## REQUEST:
Only the lines starting at the one with "flesh = melted_flesh(helpers)" and ending at the one with "if empty is" should be copied, exactly and with both ends kept.

## DATASET:

-------

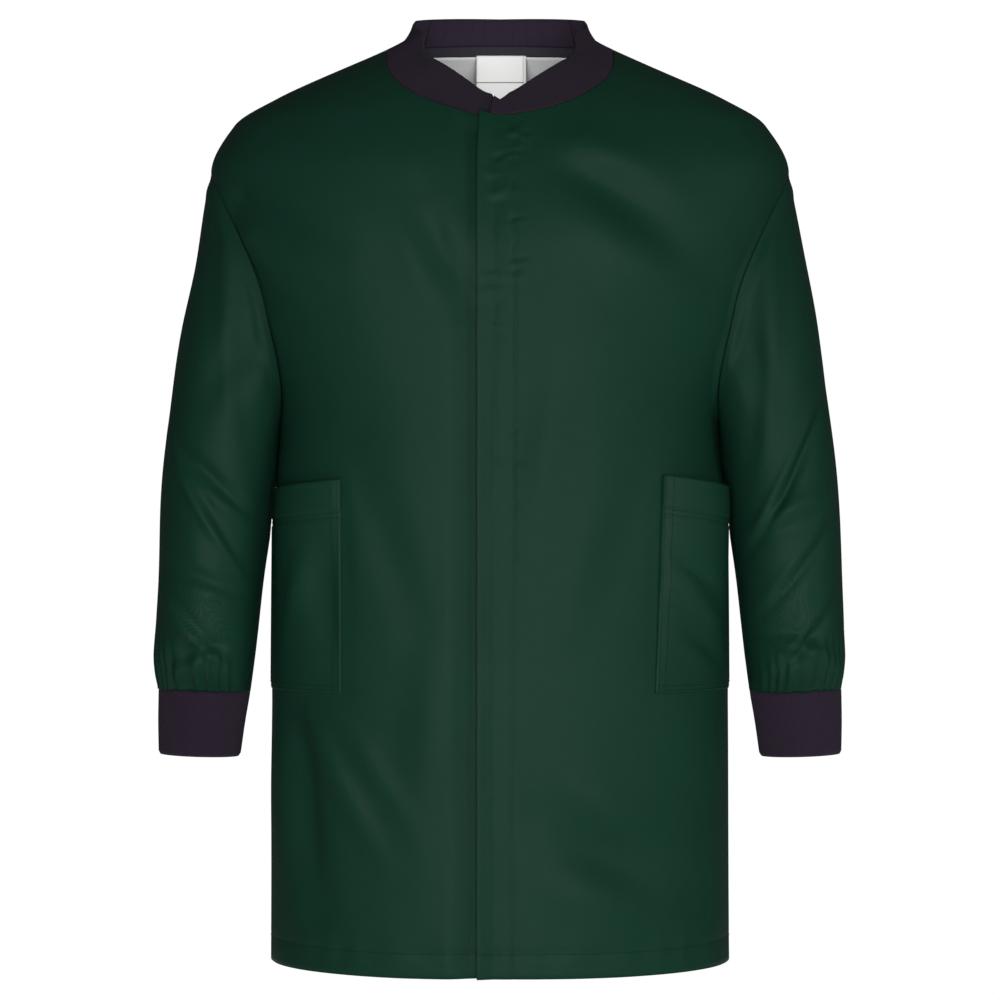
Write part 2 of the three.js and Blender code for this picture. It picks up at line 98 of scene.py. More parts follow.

-------

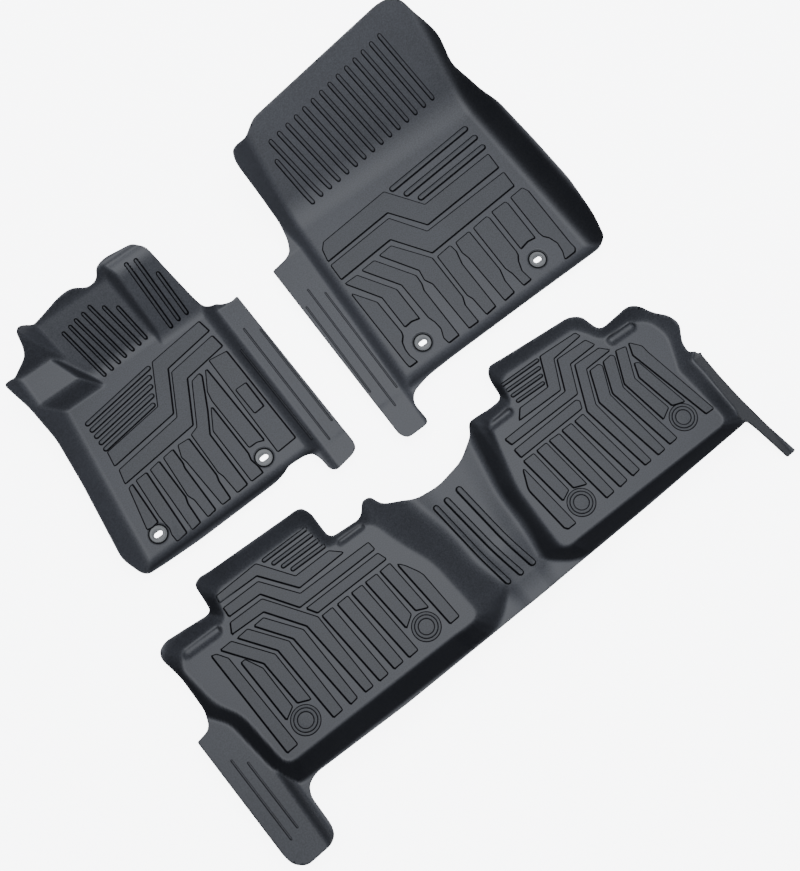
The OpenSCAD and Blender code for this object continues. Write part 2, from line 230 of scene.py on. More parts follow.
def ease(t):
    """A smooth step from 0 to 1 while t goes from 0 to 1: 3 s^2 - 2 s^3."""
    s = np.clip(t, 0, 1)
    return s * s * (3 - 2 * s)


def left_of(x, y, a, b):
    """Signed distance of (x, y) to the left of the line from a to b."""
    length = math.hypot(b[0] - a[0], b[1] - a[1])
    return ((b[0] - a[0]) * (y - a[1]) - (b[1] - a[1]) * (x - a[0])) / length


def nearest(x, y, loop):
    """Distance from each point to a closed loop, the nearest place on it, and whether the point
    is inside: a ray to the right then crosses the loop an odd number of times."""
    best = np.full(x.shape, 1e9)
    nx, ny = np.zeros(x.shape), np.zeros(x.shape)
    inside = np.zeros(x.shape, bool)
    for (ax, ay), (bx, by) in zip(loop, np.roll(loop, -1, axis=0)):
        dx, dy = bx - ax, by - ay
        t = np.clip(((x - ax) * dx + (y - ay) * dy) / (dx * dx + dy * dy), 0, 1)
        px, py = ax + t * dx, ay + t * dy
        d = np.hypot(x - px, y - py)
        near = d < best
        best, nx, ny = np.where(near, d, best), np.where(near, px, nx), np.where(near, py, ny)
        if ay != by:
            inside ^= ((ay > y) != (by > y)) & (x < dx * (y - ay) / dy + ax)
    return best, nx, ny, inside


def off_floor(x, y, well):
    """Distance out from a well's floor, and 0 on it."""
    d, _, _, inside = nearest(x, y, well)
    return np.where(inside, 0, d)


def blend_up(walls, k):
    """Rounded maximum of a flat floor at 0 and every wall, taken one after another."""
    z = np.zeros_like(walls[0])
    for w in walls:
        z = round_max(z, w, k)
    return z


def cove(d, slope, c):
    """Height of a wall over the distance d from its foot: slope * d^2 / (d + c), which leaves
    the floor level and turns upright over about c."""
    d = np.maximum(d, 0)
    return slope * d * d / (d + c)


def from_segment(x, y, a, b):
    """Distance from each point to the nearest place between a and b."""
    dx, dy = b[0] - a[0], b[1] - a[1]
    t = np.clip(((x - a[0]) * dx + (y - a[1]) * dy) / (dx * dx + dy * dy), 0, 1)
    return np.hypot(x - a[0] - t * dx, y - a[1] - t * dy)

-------

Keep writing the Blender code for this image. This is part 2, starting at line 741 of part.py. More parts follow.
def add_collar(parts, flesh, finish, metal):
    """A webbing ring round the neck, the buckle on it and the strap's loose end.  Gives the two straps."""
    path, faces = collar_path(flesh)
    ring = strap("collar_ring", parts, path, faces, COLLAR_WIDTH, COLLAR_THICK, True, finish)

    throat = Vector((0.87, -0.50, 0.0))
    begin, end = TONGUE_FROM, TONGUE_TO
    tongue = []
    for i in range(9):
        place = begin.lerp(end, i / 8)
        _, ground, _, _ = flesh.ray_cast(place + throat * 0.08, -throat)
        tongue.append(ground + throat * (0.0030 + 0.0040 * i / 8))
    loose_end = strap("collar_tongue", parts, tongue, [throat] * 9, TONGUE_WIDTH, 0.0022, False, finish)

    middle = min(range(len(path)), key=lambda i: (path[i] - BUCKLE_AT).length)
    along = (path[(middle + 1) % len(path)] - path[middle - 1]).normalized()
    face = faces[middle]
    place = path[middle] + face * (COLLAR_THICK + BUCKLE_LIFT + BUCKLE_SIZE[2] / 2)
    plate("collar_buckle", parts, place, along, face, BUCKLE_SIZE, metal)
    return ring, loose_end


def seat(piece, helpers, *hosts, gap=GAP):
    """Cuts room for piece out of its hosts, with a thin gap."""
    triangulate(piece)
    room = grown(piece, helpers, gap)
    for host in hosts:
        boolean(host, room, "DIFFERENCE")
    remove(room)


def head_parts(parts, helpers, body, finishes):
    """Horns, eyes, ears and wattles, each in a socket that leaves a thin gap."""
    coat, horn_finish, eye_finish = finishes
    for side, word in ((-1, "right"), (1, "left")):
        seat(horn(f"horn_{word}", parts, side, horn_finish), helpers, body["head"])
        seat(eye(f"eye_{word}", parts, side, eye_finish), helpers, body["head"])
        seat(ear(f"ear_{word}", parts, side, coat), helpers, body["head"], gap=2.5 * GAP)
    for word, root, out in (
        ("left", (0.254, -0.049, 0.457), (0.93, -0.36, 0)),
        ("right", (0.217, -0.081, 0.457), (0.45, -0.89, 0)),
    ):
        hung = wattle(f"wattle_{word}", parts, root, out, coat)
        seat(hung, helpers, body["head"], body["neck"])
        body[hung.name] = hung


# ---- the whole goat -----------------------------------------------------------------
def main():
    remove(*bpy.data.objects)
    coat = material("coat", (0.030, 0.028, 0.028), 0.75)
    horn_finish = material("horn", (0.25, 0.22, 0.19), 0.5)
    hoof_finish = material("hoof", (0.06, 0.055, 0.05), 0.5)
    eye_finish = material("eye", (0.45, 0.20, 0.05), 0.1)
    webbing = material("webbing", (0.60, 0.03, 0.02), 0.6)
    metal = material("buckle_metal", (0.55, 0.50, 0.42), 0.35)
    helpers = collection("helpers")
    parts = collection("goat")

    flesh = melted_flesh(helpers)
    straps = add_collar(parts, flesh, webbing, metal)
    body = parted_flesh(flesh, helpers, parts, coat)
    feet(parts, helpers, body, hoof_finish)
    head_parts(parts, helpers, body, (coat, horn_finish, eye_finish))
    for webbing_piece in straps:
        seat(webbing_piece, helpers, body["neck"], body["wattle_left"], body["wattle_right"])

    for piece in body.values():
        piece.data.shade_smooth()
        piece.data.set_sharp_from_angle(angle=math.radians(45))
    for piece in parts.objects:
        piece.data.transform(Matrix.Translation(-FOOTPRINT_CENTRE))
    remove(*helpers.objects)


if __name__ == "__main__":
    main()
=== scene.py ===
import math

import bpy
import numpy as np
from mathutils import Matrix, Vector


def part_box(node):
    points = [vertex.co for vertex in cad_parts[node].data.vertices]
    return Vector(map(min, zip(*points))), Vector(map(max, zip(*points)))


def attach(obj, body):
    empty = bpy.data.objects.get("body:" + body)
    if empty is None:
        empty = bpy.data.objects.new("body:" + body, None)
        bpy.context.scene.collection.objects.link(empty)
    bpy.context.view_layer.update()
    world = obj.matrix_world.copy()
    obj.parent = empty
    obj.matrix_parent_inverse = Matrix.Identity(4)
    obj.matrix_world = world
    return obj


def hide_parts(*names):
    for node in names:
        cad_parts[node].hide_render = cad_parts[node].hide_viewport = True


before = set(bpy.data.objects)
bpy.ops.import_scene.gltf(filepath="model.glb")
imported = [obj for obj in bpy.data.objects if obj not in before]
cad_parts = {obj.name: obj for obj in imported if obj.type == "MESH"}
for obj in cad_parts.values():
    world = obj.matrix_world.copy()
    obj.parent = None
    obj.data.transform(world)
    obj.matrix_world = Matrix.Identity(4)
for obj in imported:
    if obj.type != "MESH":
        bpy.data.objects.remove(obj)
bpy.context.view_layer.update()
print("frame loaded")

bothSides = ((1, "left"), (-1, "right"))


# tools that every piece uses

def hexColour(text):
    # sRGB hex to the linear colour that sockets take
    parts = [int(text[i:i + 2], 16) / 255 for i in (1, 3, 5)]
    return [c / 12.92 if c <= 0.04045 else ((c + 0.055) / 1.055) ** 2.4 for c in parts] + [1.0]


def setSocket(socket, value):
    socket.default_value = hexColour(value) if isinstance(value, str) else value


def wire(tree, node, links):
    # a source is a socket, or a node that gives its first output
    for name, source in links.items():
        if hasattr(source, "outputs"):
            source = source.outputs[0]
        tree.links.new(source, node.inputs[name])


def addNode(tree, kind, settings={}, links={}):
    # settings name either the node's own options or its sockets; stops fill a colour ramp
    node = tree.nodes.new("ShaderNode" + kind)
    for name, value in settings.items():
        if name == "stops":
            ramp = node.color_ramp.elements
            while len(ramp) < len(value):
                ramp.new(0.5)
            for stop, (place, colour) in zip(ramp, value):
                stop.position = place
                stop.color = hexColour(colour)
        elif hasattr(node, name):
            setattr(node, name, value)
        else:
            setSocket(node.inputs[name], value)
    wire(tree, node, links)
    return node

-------

## SOLUTION:
    flesh = melted_flesh(helpers)
    straps = add_collar(parts, flesh, webbing, metal)
    body = parted_flesh(flesh, helpers, parts, coat)
    feet(parts, helpers, body, hoof_finish)
    head_parts(parts, helpers, body, (coat, horn_finish, eye_finish))
    for webbing_piece in straps:
        seat(webbing_piece, helpers, body["neck"], body["wattle_left"], body["wattle_right"])

    for piece in body.values():
        piece.data.shade_smooth()
        piece.data.set_sharp_from_angle(angle=math.radians(45))
    for piece in parts.objects:
        piece.data.transform(Matrix.Translation(-FOOTPRINT_CENTRE))
    remove(*helpers.objects)


if __name__ == "__main__":
    main()
=== scene.py ===
import math

import bpy
import numpy as np
from mathutils import Matrix, Vector


def part_box(node):
    points = [vertex.co for vertex in cad_parts[node].data.vertices]
    return Vector(map(min, zip(*points))), Vector(map(max, zip(*points)))


def attach(obj, body):
    empty = bpy.data.objects.get("body:" + body)
    if empty is None:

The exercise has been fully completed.